Give the data again, word for word.

--- DATA PROVIDED ---
——————————

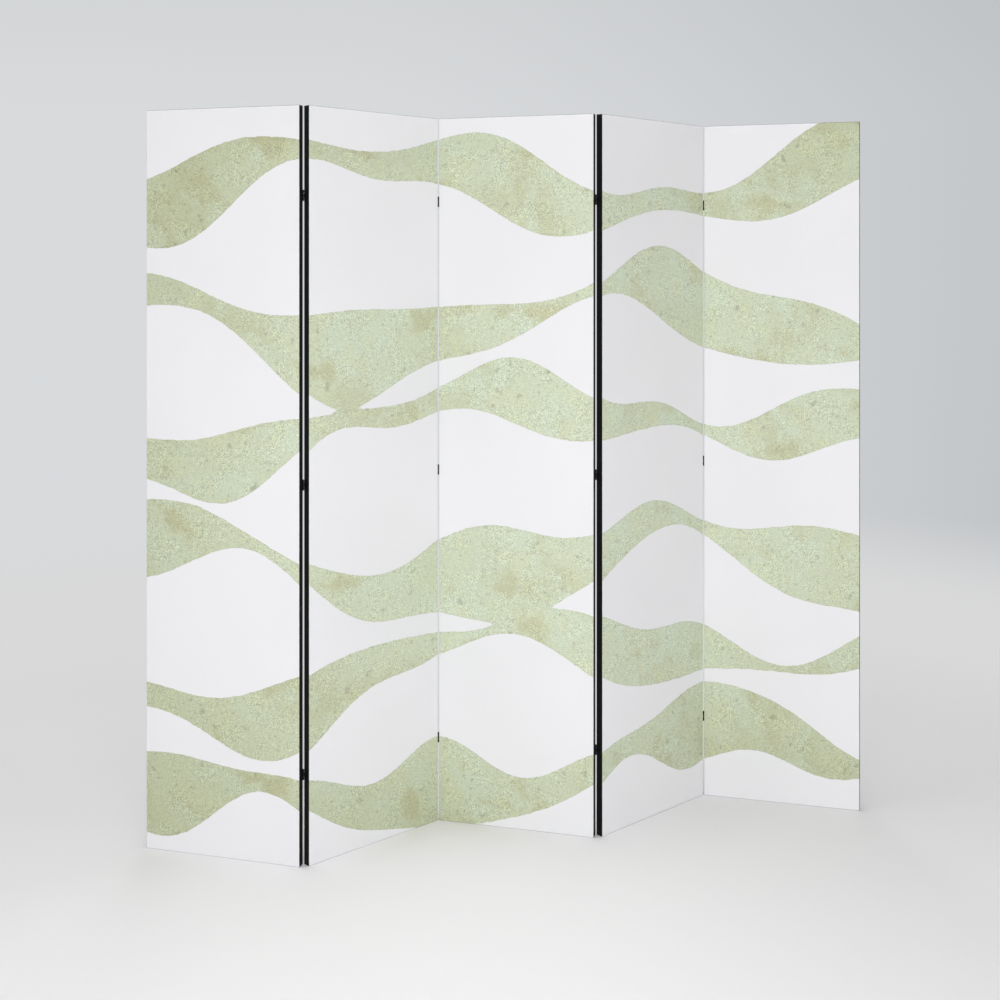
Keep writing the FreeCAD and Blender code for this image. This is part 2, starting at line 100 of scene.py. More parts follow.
def makeMesh(name, points, faces, material, mergeWithin=0.0, **attributes):
    # each further name is an attribute with a number or a vector per point, set before doubles are merged
    mesh = bpy.data.meshes.new(name)
    mesh.from_pydata(points.tolist(), [], faces.tolist())
    for title, values in attributes.items():
        kind = "FLOAT" if values.ndim == 1 else "FLOAT_VECTOR"
        held = mesh.attributes.new(title, kind, "POINT")
        held.data.foreach_set("value" if values.ndim == 1 else "vector", values.ravel())
    if mergeWithin:
        work = bmesh.new()
        work.from_mesh(mesh)
        bmesh.ops.remove_doubles(work, verts=work.verts, dist=mergeWithin)
        bmesh.ops.dissolve_degenerate(work, edges=work.edges, dist=mergeWithin)
        work.to_mesh(mesh)
        work.free()
    mesh.polygons.foreach_set("use_smooth", [True] * len(mesh.polygons))
    mesh.materials.append(material)
    piece = bpy.data.objects.new(name, mesh)
    bpy.context.scene.collection.objects.link(piece)
    return piece


def thicken(piece):
    wall = piece.modifiers.new("cloth", "SOLIDIFY")
    wall.thickness = panels["clothThickness"]
    wall.offset = -1  # inwards, so that the outer face stays where it is


def addNode(tree, kind, inputs=None, **settings):
    node = tree.nodes.new("ShaderNode" + kind)
    for name, value in settings.items():
        setattr(node, name, value)
    for key, value in (inputs or {}).items():
        if isinstance(value, bpy.types.NodeSocket):
            tree.links.new(value, node.inputs[key])
        else:
            node.inputs[key].default_value = value
    return node


def calc(tree, operation, *values):
    return addNode(tree, "Math", dict(enumerate(values)), operation=operation).outputs[0]


def vectorCalc(tree, operation, *values, result="Vector"):
    return addNode(tree, "VectorMath", dict(enumerate(values)), operation=operation).outputs[result]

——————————

--- SOLUTION FOR THIS EXERCISE ---
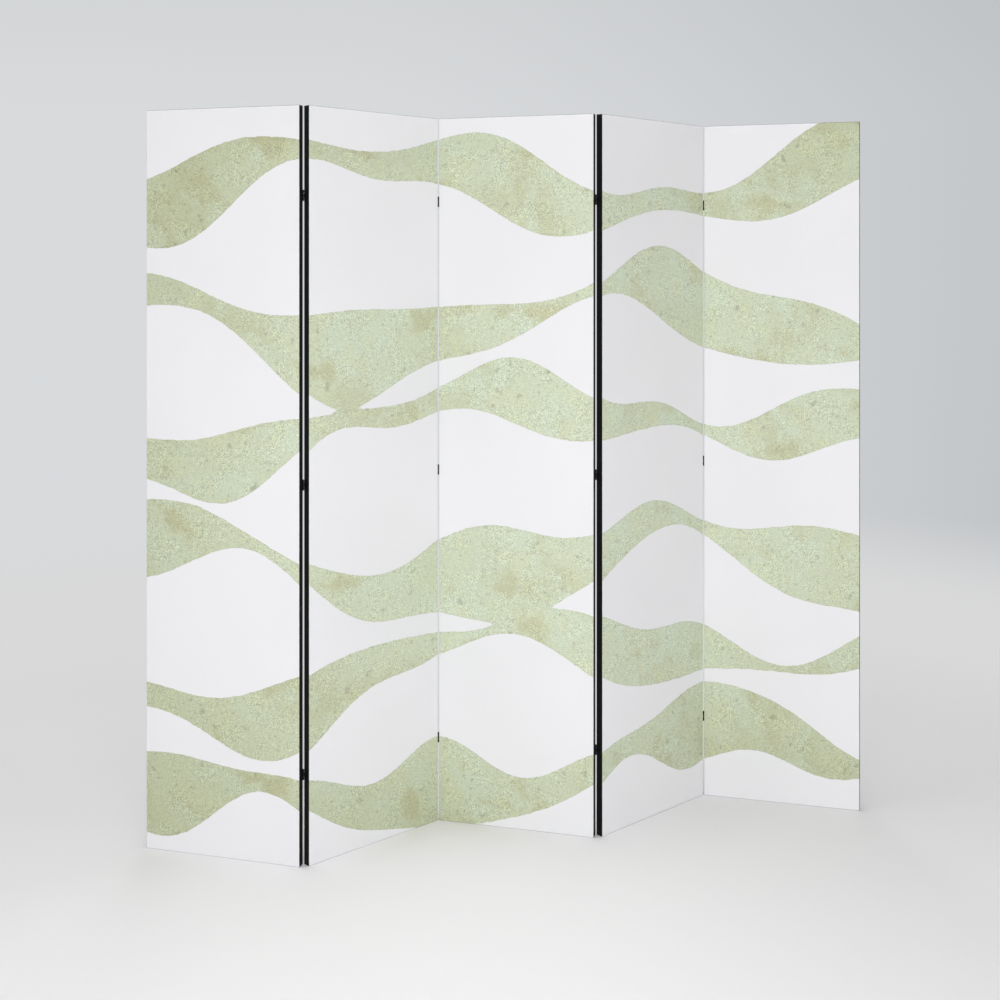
Keep writing the FreeCAD and Blender code for this image. This is part 2, starting at line 100 of scene.py. More parts follow.
def makeMesh(name, points, faces, material, mergeWithin=0.0, **attributes):
    # each further name is an attribute with a number or a vector per point, set before doubles are merged
    mesh = bpy.data.meshes.new(name)
    mesh.from_pydata(points.tolist(), [], faces.tolist())
    for title, values in attributes.items():
        kind = "FLOAT" if values.ndim == 1 else "FLOAT_VECTOR"
        held = mesh.attributes.new(title, kind, "POINT")
        held.data.foreach_set("value" if values.ndim == 1 else "vector", values.ravel())
    if mergeWithin:
        work = bmesh.new()
        work.from_mesh(mesh)
        bmesh.ops.remove_doubles(work, verts=work.verts, dist=mergeWithin)
        bmesh.ops.dissolve_degenerate(work, edges=work.edges, dist=mergeWithin)
        work.to_mesh(mesh)
        work.free()
    mesh.polygons.foreach_set("use_smooth", [True] * len(mesh.polygons))
    mesh.materials.append(material)
    piece = bpy.data.objects.new(name, mesh)
    bpy.context.scene.collection.objects.link(piece)
    return piece


def thicken(piece):
    wall = piece.modifiers.new("cloth", "SOLIDIFY")
    wall.thickness = panels["clothThickness"]
    wall.offset = -1  # inwards, so that the outer face stays where it is


def addNode(tree, kind, inputs=None, **settings):
    node = tree.nodes.new("ShaderNode" + kind)
    for name, value in settings.items():
        setattr(node, name, value)
    for key, value in (inputs or {}).items():
        if isinstance(value, bpy.types.NodeSocket):
            tree.links.new(value, node.inputs[key])
        else:
            node.inputs[key].default_value = value
    return node


def calc(tree, operation, *values):
    return addNode(tree, "Math", dict(enumerate(values)), operation=operation).outputs[0]


def vectorCalc(tree, operation, *values, result="Vector"):
    return addNode(tree, "VectorMath", dict(enumerate(values)), operation=operation).outputs[result]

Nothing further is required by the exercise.